The survey revealed that 19% of companies surveyed are already receiving more business from Chinese and foreign clients operating in the Asian country due to the trade war, while 36% have not yet felt a positive impact but expect to.

“What we hear is that there are a number of European companies that are competing with US companies and perhaps in particular with imports from the United States,” said Jens Eskelund, president of the EU Chamber, in launching the report.

“If these [North American] imports are decreasing and China has to find non-North American suppliers in other countries, that could bring benefits,” he pointed out.

Eskelund stressed that this did not mean that European companies were enjoying a “measurable” net benefit from the trade war, with the economic slowdown and uncertainty weighing on profitability and investment plans.

China has built an effective export machine, but foreign companies, including those from the US, continue to play an important role, particularly in supplying high-quality machinery and components for industrial production.

Companies wholly or partially owned by foreign investors account for about 30% of China's trade value, with many of them using imported components to produce goods in China for local sale or export.

The EU Chamber's inquiry showed that China's 125% tariffs on US-origin goods are having a greater impact on its members than Trump's 145% tariffs on Chinese goods.

About 44% of respondents said they had imported goods from the US that were affected by Chinese tariffs, with the majority saying the price of those items had already increased or would increase.

Most respondents said they would respond to higher prices for US products by switching suppliers.

In contrast, only 31% said they were affected by US tariffs on Chinese goods.

The results differ slightly from a separate survey by the German Chamber of Commerce in China last month. That study found that more members were affected by U.S. tariffs on Chinese goods, but mostly indirectly.

Both surveys suggest that the trade war has seriously dented business confidence, but that European companies are still moving forward with “localization” strategies for their operations in China.

This localization means increasing local sourcing for operations in the Asian country to reduce dependence on imports and decrease geopolitical risk for its Chinese supply chains.
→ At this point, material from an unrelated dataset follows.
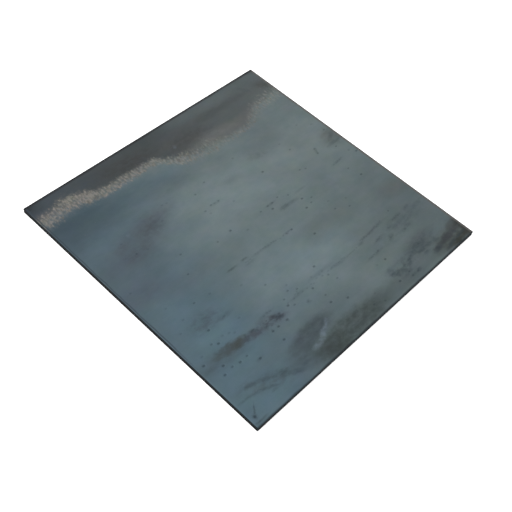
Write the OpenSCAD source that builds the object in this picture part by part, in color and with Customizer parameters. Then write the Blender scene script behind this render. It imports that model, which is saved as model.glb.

“Despite all this tension, if we want to compete on price and quality, China is still the place we have to be,” Eskelund said. “So even though everyone is talking about reducing risk and everyone wants to be less dependent on China, what we are seeing is a bit of the opposite,” he explained.

According to the official, the trade war is not stopping this trend. “In fact, we are seeing, in a way, dependence on China increasing, not decreasing,” he described.